→ WHAT TO DO: In the listing below, identify each line with the word "scene" and return those lines.

→ EXTRACTED DATA:
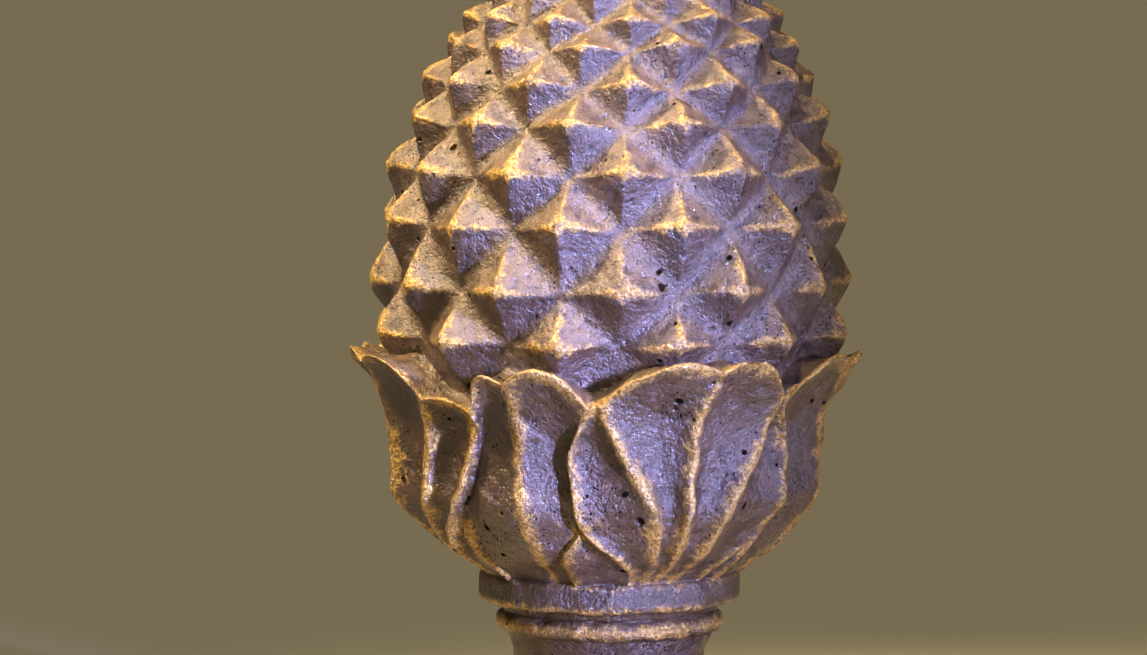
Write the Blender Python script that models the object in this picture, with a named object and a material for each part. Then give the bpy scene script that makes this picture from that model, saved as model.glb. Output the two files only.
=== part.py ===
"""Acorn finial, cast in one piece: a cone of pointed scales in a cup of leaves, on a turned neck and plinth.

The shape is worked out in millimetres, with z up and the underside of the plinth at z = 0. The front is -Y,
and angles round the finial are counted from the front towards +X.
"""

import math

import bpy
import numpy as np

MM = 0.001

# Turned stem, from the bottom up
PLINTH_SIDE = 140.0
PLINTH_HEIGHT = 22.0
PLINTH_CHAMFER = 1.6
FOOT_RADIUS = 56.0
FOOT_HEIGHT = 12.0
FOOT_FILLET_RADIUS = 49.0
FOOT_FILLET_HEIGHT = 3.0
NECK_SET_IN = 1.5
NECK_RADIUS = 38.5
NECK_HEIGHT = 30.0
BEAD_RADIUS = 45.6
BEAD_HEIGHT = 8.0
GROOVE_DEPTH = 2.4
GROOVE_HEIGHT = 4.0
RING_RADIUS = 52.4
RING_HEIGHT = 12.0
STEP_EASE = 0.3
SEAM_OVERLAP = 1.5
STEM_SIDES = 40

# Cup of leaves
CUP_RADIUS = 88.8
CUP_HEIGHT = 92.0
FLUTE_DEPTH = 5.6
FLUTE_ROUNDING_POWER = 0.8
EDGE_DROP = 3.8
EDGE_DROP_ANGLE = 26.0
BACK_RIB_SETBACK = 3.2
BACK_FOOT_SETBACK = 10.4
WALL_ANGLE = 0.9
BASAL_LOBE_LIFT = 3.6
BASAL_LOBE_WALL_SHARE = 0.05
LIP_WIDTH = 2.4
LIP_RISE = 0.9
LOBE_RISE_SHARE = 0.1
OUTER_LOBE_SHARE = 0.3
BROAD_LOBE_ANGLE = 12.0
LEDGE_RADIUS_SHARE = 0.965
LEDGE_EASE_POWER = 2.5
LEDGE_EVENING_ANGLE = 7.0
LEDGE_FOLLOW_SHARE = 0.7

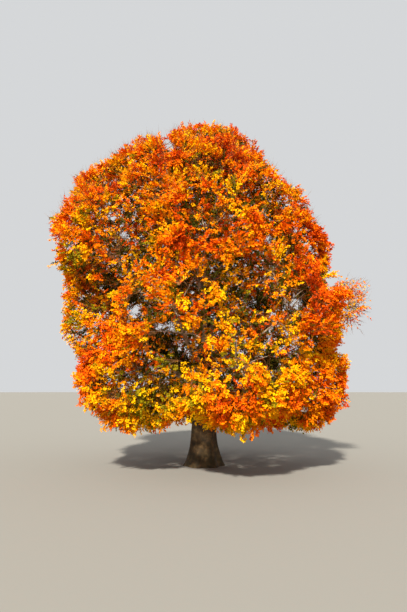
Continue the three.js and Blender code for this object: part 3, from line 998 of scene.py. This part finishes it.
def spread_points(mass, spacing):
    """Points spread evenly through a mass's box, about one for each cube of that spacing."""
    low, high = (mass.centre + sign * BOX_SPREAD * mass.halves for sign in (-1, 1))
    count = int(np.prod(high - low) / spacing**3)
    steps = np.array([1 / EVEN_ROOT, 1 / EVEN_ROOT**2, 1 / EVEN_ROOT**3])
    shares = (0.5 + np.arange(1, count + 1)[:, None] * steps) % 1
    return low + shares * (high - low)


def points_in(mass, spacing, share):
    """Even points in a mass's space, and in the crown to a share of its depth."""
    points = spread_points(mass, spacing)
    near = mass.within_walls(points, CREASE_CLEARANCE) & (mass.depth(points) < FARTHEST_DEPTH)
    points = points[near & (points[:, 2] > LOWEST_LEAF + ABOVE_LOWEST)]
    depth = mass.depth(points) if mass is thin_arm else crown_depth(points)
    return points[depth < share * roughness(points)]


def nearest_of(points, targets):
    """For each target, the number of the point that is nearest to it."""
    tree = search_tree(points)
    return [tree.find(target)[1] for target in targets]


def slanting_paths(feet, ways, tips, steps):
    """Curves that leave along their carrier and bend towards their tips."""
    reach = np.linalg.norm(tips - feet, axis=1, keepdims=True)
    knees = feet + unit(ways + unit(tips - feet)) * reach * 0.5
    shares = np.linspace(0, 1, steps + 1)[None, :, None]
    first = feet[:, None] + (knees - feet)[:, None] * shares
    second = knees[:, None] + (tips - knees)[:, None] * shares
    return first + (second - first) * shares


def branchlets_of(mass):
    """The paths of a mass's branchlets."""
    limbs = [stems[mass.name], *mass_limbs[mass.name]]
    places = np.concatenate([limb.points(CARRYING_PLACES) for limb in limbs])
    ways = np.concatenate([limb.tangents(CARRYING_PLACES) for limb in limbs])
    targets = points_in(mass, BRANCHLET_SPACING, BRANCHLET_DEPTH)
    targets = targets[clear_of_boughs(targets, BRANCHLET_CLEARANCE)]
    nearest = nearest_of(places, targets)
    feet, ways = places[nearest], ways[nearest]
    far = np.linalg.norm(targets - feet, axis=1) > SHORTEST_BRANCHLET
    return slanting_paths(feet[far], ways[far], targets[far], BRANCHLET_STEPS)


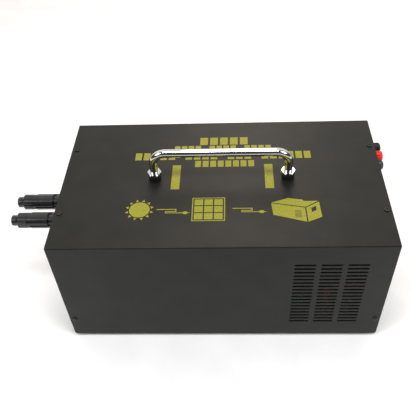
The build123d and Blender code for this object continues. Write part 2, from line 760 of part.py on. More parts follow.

→ THE RESULT:
Write the Blender Python script that models the object in this picture, with a named object and a material for each part. Then give the bpy scene script that makes this picture from that model, saved as model.glb. Output the two files only.
Continue the three.js and Blender code for this object: part 3, from line 998 of scene.py. This part finishes it.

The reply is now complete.